Opinion
December 20, 1984
Appeal from the Supreme Court, New York County (Bradley, J.).
For the purposes of this appeal we accept as true the assertions that defendant and a friend sold 3 1/8 ounces of cocaine to an undercover police officer in the summer of 1982. Defendant supplied the cocaine and pocketed $6,000 from the sale. A loaded gun and assorted drug paraphernalia were found shortly thereafter in defendant's hotel room. Despite the strength of the People's case against defendant, as well as defendant's apparent active involvement in the narcotics trade, both of which Trial Term acknowledged, the court nevertheless granted defendant's motion to dismiss "in the interests of justice" the top counts of the indictment, criminal sale of a controlled substance in the first degree and criminal possession of a controlled substance in the second degree.

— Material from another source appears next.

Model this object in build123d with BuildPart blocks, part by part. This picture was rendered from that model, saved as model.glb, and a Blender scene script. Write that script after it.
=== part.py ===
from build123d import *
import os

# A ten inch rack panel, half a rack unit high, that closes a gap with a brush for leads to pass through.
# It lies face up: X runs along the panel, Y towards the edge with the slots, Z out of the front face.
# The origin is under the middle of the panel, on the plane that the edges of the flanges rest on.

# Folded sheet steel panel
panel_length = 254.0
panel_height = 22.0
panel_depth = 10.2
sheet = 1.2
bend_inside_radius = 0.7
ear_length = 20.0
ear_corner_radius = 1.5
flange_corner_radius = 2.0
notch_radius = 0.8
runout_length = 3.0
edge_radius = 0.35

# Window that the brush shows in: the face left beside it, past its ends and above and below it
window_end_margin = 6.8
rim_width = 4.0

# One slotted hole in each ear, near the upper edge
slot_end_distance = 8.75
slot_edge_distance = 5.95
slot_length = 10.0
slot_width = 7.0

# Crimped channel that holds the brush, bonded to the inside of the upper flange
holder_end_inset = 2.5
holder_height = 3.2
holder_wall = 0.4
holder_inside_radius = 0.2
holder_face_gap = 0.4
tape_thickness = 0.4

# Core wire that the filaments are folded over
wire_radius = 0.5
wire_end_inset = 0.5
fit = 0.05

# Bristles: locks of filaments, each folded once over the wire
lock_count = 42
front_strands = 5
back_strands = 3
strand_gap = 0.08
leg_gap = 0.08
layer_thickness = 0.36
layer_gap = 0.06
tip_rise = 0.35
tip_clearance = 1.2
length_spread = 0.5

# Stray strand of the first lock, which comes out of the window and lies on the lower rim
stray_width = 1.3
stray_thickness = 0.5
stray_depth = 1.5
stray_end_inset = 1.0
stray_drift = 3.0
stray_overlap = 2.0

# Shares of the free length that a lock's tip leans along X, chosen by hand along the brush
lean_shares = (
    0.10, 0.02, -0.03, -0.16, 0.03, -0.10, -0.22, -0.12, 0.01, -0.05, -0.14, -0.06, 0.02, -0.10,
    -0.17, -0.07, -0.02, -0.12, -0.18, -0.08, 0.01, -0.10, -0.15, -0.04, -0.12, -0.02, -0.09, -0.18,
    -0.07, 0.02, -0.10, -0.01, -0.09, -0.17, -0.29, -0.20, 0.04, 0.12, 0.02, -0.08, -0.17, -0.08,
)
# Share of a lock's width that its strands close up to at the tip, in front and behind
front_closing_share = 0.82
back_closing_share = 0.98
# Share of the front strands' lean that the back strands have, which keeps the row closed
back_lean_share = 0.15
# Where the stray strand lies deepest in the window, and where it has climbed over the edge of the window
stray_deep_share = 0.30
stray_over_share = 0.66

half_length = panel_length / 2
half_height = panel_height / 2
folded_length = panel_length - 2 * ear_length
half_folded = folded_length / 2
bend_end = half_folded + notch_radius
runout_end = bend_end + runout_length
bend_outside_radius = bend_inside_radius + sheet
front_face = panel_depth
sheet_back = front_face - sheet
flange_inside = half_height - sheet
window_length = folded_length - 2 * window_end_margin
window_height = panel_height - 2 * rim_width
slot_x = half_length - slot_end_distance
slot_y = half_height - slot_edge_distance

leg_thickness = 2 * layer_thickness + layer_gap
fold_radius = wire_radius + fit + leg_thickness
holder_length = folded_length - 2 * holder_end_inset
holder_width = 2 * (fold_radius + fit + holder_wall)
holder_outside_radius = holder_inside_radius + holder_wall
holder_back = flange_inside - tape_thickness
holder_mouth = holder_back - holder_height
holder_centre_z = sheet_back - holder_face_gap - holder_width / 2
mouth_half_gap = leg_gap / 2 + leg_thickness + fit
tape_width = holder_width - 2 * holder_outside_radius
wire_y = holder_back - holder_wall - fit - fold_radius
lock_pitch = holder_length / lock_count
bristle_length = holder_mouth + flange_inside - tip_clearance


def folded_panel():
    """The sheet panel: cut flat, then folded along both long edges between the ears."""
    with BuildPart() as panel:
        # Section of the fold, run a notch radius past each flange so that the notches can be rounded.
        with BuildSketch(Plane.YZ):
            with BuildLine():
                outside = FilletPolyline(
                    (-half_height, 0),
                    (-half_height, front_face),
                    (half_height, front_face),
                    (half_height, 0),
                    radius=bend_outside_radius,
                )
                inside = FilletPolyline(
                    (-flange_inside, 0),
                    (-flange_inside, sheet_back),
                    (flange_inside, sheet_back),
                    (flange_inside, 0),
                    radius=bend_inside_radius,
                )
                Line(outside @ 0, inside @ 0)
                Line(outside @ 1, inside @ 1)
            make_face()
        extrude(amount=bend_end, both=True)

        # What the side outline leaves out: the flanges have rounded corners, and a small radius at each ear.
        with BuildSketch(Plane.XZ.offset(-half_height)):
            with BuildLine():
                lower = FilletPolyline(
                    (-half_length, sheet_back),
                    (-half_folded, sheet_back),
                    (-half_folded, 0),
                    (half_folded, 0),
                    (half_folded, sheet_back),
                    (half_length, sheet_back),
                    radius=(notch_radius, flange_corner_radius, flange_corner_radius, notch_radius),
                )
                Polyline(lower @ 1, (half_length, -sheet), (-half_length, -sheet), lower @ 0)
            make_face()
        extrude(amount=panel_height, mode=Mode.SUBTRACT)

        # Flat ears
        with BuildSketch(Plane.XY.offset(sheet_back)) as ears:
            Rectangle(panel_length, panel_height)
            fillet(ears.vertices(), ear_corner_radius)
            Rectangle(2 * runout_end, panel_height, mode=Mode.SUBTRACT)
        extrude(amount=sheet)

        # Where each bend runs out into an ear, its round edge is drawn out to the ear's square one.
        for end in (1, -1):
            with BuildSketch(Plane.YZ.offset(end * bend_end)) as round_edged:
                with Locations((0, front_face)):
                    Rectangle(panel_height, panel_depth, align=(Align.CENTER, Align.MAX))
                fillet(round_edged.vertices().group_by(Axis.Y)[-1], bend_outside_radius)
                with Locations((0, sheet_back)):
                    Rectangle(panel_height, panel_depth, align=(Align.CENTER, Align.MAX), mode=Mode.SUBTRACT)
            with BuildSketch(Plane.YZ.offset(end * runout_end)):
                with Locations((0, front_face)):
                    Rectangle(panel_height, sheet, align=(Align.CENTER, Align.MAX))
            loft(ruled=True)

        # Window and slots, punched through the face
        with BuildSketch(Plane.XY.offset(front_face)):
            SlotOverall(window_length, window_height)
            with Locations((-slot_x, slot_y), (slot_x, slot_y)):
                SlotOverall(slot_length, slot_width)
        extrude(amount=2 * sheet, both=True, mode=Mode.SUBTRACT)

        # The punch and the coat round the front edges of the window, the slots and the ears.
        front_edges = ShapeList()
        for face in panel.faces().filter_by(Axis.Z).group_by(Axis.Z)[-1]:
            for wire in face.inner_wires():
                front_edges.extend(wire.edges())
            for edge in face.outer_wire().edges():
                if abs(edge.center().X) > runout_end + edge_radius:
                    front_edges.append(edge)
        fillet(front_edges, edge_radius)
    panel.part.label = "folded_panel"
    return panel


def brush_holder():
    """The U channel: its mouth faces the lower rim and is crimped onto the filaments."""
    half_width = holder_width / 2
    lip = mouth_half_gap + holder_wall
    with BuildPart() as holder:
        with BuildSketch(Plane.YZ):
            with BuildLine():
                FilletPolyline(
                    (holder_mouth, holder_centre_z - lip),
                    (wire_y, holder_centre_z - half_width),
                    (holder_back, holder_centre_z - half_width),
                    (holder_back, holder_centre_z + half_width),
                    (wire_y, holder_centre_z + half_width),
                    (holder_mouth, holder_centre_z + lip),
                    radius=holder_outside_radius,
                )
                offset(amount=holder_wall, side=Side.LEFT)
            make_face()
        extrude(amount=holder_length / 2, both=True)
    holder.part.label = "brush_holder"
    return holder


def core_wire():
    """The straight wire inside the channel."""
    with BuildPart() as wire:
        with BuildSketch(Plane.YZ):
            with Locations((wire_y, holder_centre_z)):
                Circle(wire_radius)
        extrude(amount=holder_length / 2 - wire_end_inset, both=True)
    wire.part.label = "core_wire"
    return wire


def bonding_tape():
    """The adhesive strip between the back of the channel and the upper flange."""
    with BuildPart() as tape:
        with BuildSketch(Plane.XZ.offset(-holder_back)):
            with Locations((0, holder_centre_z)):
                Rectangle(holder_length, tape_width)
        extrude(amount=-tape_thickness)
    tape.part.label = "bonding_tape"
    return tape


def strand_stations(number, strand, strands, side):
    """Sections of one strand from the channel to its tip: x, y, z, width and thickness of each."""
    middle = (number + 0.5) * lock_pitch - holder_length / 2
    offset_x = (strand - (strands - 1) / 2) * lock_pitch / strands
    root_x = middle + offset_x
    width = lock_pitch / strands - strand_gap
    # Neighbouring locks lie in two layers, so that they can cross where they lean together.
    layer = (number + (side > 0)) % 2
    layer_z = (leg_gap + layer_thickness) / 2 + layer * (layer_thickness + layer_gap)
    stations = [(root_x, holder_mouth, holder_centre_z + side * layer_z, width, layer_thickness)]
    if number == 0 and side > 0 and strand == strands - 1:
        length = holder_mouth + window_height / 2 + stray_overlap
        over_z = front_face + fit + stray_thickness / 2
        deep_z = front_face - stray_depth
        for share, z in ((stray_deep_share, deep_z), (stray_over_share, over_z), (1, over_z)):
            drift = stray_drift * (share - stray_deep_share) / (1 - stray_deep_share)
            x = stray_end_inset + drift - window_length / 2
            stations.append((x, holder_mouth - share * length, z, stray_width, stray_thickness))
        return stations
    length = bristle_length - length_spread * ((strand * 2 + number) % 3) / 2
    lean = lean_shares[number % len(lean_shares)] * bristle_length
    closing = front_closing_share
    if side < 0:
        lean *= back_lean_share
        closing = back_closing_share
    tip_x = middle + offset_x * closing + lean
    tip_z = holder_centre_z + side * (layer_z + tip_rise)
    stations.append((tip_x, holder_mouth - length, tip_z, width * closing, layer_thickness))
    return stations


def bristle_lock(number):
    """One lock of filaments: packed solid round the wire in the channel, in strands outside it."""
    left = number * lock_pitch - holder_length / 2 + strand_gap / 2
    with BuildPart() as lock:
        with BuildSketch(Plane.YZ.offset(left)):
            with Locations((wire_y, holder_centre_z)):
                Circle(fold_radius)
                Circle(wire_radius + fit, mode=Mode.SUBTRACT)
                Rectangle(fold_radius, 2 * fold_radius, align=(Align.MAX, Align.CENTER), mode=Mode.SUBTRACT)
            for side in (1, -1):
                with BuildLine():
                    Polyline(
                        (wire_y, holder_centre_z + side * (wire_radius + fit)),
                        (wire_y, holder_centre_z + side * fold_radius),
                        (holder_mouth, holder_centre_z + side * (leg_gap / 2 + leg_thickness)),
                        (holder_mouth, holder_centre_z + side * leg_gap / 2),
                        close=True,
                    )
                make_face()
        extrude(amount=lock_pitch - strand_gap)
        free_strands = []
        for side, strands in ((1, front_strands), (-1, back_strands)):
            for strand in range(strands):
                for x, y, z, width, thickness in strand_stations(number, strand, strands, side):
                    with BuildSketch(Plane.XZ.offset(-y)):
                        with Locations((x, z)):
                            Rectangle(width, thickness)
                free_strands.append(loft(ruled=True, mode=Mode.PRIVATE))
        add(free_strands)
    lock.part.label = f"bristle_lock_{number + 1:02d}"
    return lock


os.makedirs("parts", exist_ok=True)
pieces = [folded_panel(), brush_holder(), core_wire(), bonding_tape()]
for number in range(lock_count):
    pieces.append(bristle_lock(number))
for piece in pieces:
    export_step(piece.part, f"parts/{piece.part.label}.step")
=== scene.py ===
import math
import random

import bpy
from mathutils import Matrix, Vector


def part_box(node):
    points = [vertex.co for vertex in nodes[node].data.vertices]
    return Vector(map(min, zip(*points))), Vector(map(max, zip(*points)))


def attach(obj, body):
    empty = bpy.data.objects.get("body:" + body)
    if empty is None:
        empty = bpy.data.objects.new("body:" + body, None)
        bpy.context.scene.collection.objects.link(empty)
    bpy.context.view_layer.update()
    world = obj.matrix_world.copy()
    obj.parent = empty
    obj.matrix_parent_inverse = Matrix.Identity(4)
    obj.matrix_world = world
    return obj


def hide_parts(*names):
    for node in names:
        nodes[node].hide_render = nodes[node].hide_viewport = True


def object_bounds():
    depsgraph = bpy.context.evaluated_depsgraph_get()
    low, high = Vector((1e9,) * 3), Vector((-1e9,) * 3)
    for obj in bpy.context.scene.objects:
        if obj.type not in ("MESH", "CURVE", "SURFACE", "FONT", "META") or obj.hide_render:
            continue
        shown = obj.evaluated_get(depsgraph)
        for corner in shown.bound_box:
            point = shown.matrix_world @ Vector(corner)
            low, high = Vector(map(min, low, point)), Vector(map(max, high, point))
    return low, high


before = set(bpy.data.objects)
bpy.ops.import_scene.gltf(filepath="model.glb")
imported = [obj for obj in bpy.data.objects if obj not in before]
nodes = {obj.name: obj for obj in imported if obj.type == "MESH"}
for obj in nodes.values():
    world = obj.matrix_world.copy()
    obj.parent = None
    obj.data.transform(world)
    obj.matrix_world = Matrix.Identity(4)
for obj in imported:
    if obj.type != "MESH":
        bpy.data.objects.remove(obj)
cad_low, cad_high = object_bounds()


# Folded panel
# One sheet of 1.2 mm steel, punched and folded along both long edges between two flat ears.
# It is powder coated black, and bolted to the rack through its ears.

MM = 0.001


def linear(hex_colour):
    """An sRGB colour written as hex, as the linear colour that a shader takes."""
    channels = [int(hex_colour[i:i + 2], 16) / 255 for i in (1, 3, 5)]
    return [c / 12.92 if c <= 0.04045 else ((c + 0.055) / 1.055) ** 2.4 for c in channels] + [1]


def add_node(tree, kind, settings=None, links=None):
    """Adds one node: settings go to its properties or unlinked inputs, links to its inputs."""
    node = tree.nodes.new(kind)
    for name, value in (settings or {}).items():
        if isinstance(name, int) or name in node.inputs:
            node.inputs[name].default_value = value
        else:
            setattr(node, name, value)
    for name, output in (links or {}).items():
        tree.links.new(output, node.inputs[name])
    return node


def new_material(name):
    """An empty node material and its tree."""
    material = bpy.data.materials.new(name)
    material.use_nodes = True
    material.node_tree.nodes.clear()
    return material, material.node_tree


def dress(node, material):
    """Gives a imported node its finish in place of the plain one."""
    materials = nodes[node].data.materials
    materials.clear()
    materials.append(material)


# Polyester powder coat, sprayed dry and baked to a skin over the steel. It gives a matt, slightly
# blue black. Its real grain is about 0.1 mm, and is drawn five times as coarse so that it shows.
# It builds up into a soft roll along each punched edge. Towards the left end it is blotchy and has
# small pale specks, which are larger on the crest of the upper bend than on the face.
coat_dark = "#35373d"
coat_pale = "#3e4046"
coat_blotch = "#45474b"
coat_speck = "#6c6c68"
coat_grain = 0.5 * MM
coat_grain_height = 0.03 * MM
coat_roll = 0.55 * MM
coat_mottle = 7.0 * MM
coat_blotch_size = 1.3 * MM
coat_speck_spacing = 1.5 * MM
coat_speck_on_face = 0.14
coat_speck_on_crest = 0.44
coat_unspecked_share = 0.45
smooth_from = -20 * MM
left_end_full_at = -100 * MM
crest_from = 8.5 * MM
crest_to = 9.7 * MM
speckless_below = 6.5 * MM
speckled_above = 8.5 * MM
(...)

In its decision, the court noted defendant's lack of a prior criminal record, his "exemplary" background at work, in the Air Force, as a father and as a civic affairs volunteer. The court also found that the drug, cocaine, defendant had chosen to sell was less harmful than heroin and was sold in a business district "presumably * * * exclusively to adults participating in the currently-fashionable drug scene." Thus, the court concluded that although a prison sentence, which defendant was still eligible to receive under the remaining counts of the indictments, was appropriate, life imprisonment would not be.
We disagree and reverse the hearing court's dismissal of these two counts. Neither the criteria set forth in CPL 210.40 nor the reasons advanced by the Supreme Court constitute compelling factors that clearly demonstrate that conviction or prosecution of defendant would constitute or result in injustice (CPL 210.40; People v. Rickert, 58 N.Y.2d 122).
The fact that defendant has no prior criminal record is insufficient to justify a dismissal in the interests of justice ( People v. Andrew, 78 A.D.2d 683). His "exemplary" background, likewise, does not immunize him from the normal processes of the criminal law. That defendant sold cocaine, rather than heroin, to adults in a business district is also not a mitigating factor. Defendant, who earned $35,000 a year, committed this crime out of greed, not financial need or to obtain money to support a drug addiction. Furthermore, the loaded gun and drug paraphernalia, found in the hotel room defendant used to ply his trade, indicate that he was not a simple, small-time vendor or that this was an isolated aberrational act on his part. The court's action, therefore, in dismissing the top counts of the indictments was an abuse of discretion.
Concur — Murphy, P.J., Sandler, Asch, Milonas and Alexander, JJ. [ 121 Misc.2d 1051.]